Dans un communiqué, le KKE rend responsable de la mort du syndicaliste « les attaques » menées par des « anarcho fascistes », et dénonce « les encagoulés, les anarcho-autonomes, fascistes, ou quoi qu’ils s’appellent eux-mêmes » d’avoir mené une « agression barbare et meurtrière (…) contre le mouvement ouvrier et populaire ».

De son côté, le PAME n’hésite pas à mettre en cause le mouvement “Je ne paie pas” d’avoir participé aux attaques contre ses militants, ce qui fait rire tout le monde car c’est un mouvement plutôt non-violent, mais il est vrai “désobéissant”, indépendant et de base, et ça, les stals, ils n’aiment vraiment pas. En réponse, le mouvement Den Plirono a mis en ligne sur son site une vidéo qui montre, si besoin était, l’inanité des déclarations du KKE.

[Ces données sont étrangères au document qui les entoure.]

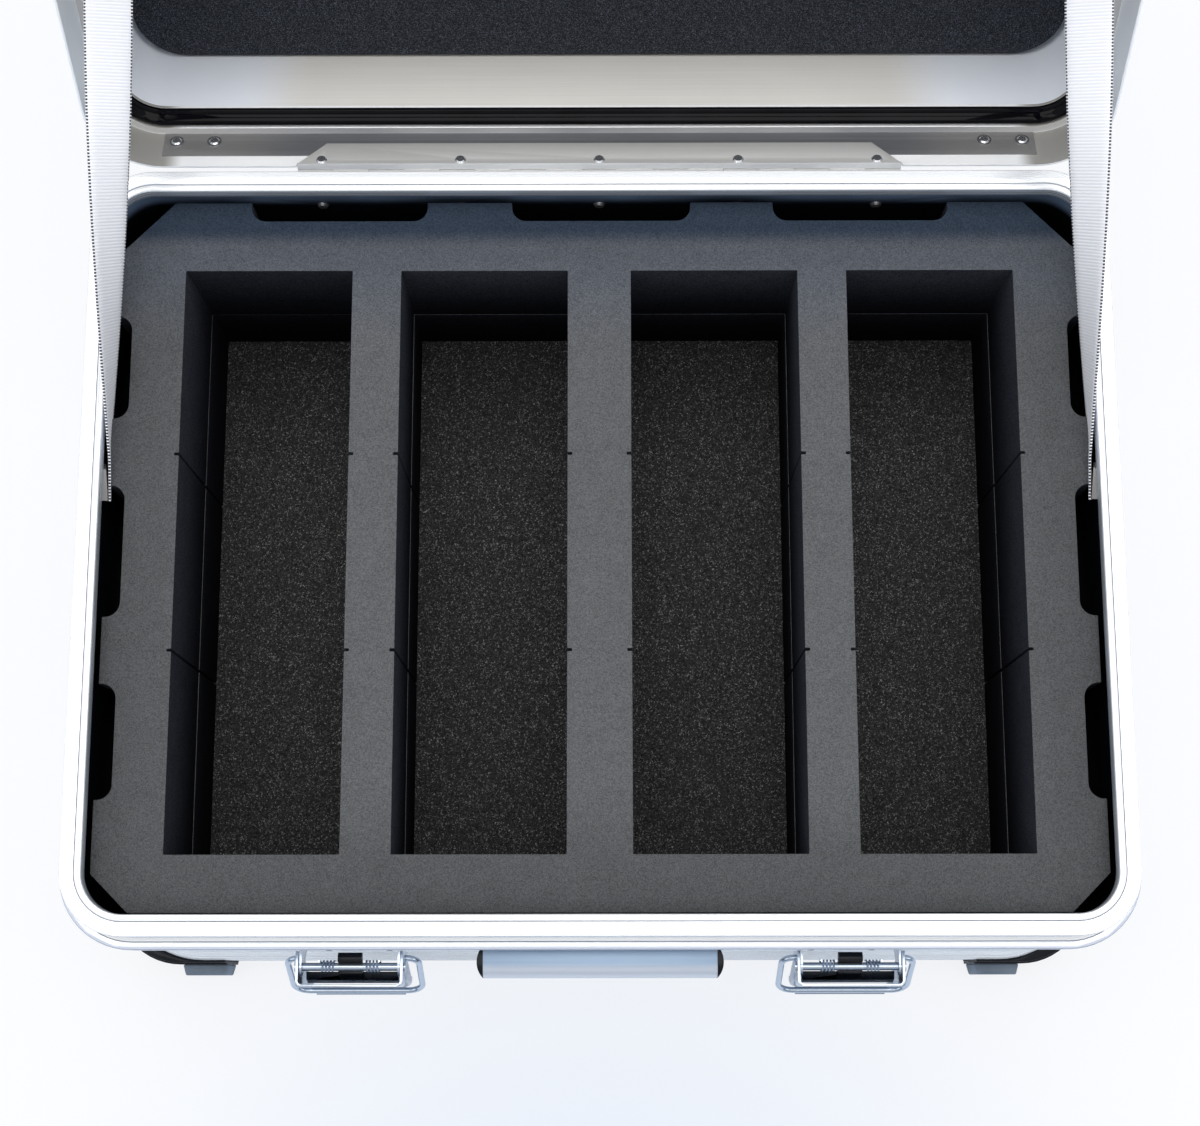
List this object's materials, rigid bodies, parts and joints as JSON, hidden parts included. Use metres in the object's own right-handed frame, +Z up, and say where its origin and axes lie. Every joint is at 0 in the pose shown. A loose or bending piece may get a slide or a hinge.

Vidéo du cortège de Den Plirono

Cela fait plusieurs semaines que le KKE concentre ses attaques contre ce mouvement (entre autres). En recouvrant ses affiches systématiquement, en essayant de le discréditer et avec toujours la même subtilité : ce “pseudo mouvement” qui fait le jeu du pouvoir.
Mais il est vrai que le KKE a récemment annoncé vouloir créer son propre mouvement de refus de payer, mais évidement sous son étroite direction et en essayant faisant le vide autour.